Hydrogenation is new technology that uses hydrogen atoms to chemically neutralise impurities within the silicon, thus improving its purity and performance. The technology can be incorporated into existing solar cell manufacturing processes and is now commercially available, with interest coming from around the world.

Co-locating solar and wind

Wind turbines and solar farms both require large amounts of space. A country the size of Australia has an abundance of land, wind and sun but there is the potential to combine all three of these.

Arena commissioned a report, which was published in October, to identify areas for brownfield development – retrofitting solar farms at existing windfarms – or greenfield projects, where a site for both wind and solar could be developed. The report’s authors, Aecom, found that co-location was not only viable across a range of sites but could achieve significant cost savings in connection equipment, installation, operation, maintenance and development.

Since then, Arena has invested nearly $10m in Australia’s first large co-located wind and solar farm in the southern highlands of NSW. The plan is to install 10MW of solar photovoltaic power generation alongside the existing 165.5MW Gullen Range windfarm.

Integrating solar energy into mining operations

Mining operations in Australia tend to be remote and therefore far from the electricity grid.
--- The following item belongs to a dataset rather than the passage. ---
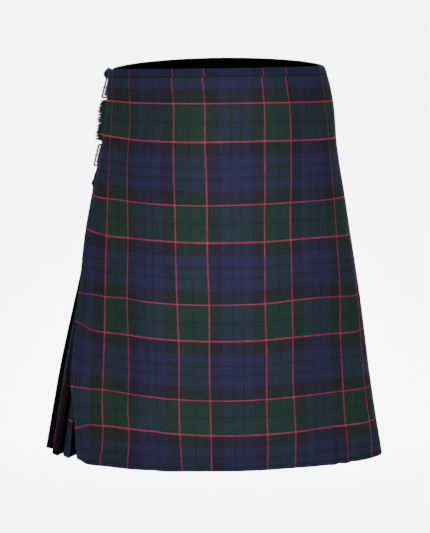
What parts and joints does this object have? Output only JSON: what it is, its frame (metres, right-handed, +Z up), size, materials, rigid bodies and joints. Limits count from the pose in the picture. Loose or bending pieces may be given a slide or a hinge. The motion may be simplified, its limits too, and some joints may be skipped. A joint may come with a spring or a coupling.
{
  "type": "kilt",
  "caption": "Worn Scottish kilt: flat fringed over apron over an under apron, knife-pleated back, narrow waistband, leather straps buckled at waist and hip.",
  "frame": {"origin": "on the kilt's upright axis, level with the middle of the waist straps, where the wearer's waist holds it", "axes": "+Z up, from hem to waist; -Y out of the front apron; +X towards the wearer's left"},
  "size_m": [0.5419, 0.3418, 0.6249],
  "materials": {
    "tartan_cloth": "worsted wool twill, blue, green and black tartan with a red line",
    "black_lining": "plain black cotton lining",
    "fringe_wool": "loose wool threads",
    "black_leather": "smooth black strap leather",
    "buckle_metal": "polished chrome"
  },
  "bodies": {
    "root": {"over_apron": "tartan_cloth", "under_apron": "tartan_cloth", "pleats_1": "tartan_cloth", "pleats_2": "tartan_cloth", "pleats_3": "tartan_cloth", "pleats_4": "tartan_cloth", "pleats_5": "tartan_cloth", "pleats_6": "tartan_cloth", "waistband_front": "tartan_cloth", "waistband_back": "tartan_cloth", "lining_back": "black_lining", "fringe": "fringe_wool", "strap_waist_right": "black_leather", "tab_waist_right": "black_leather", "buckle_waist_right": "buckle_metal", "prong_waist_right": "buckle_metal", "strap_hip_right": "black_leather", "tab_hip_right": "black_leather", "buckle_hip_right": "buckle_metal", "prong_hip_right": "buckle_metal", "strap_waist_left": "black_leather", "tab_waist_left": "black_leather", "buckle_waist_left": "buckle_metal", "prong_waist_left": "buckle_metal"}
  },
  "joints": []
}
As a result, many are powered by diesel, which is not only costly but produces significant greenhouse gas emissions.

Rio Tinto’s bauxite mining operation in Weipa in remote Queensland has now built the first stage of a 6.7MW photovoltaic solar farm, with $11.3m of assistance from Arena. The 18,000 photovoltaic panels are already generating up to 1.7MW of power, meeting 20% of the local township’s electricity demand and saving as much as 600,000 litres of diesel each year.

A spokesman for Arena says the project has created a precedent for the mining industry by demonstrating solar photovoltaic is a viable option for powering off-grid locations such as mines.
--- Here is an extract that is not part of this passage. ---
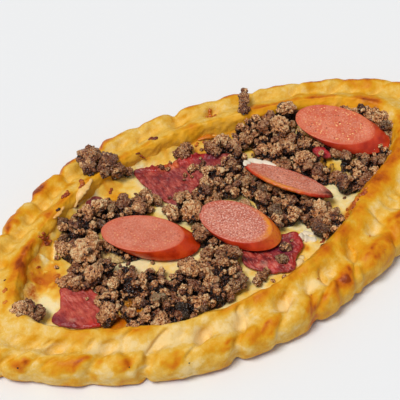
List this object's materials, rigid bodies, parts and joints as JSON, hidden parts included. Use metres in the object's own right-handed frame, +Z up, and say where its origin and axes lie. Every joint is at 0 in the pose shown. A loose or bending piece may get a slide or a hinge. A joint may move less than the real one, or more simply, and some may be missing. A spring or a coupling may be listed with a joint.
{
  "type": "meat manakish",
  "caption": "Boat-shaped baked flatbread with a hand-crimped rim, filled with melted cheese and topped with minced beef, oblique sausage slices and cured meat.",
  "frame": {"origin": "middle of the loaf in plan, on the surface that it rests on", "axes": "+X along the loaf's length, +Y across it, +Z up"},
  "size_m": [0.3005, 0.1537, 0.0292],
  "materials": {
    "dough": "golden baked dough, browned on the folds and pale in the creases, slightly shiny",
    "cheese": "melted cream-yellow cheese with orange oily browned spots, wet sheen",
    "sausage": "salmon pink speckled cut face, glossy orange-red skin",
    "cured_meat": "dark red fibrous slice, moist sheen",
    "beef": "grey-brown cooked mince with darker hollows, slightly greasy"
  },
  "bodies": {
    "root": {"crust": "dough", "cheese": "cheese", "sausage_1": "sausage", "sausage_2": "sausage", "sausage_3": "sausage", "sausage_4": "sausage", "cured_slice_1": "cured_meat", "cured_slice_2": "cured_meat", "cured_slice_3": "cured_meat", "cured_slice_4": "cured_meat", "cured_slice_5": "cured_meat", "beef_heap": "beef", "beef_clump_1": "beef", "beef_clump_2": "beef", "beef_clump_3": "beef", "beef_clump_4": "beef", "beef_clump_5": "beef", "beef_clump_6": "beef"}
  },
  "joints": []
}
The next stage – worth an additional $7.8m from Arena – will see the solar farm’s potential output increase to 6.7MW, and the provision of batteries for storage.

Rethinking geothermal energy

Australia is one of the least volcanically active continents on Earth so, when it comes to generating electricity from geothermal energy, it was always going to be a more challenging prospect than for countries such as Iceland or New Zealand.

When Arena was formed, it inherited a $32m commitment to what was hoped to be Australia’s first demonstration of geothermal energy generation.

Unfortunately the hot rocks of the Cooper Basin in South Australia proved harder to economically tap into and, after six years, the company formerly known as Geodynamics has sealed the wells and got out of geothermal altogether, rebranding as ReNu Energy and turning its focus to biogas, solar, battery solutions and hybrid.

It’s not the end of geothermal in Australia, at least from Arena’s point of view. It has since commissioned an international report into the viability of geothermal energy generation in Australia and granted $450,000 to the University of Adelaide’s South Australian centre for geothermal energy research to develop a map that will help identify areas where drilling is more likely to hit geothermal paydirt.

Converting old coal-fired power plants into solar

As coal-fired power plants are decommissioned, many are looking at ways to reuse some or all of the infrastructures left behind.

In 2013 Arena provided $2.15m to a conglomerate interested in exploring a life after coal for the 180MW Collinsville power station in Queensland. The idea was to rebirth the plant as a 30MW hybrid solar thermal and gas-powered plant.

But the feasibility study found while there were no significant technical challenges to the conversion, the construction and operating costs were high enough that it could not be made economically viable. Ratch-Australia, which owns the plant, has now revised its plans and is moving towards building a 42MW solar farm around the station, making as much use of the building infrastructure as possible.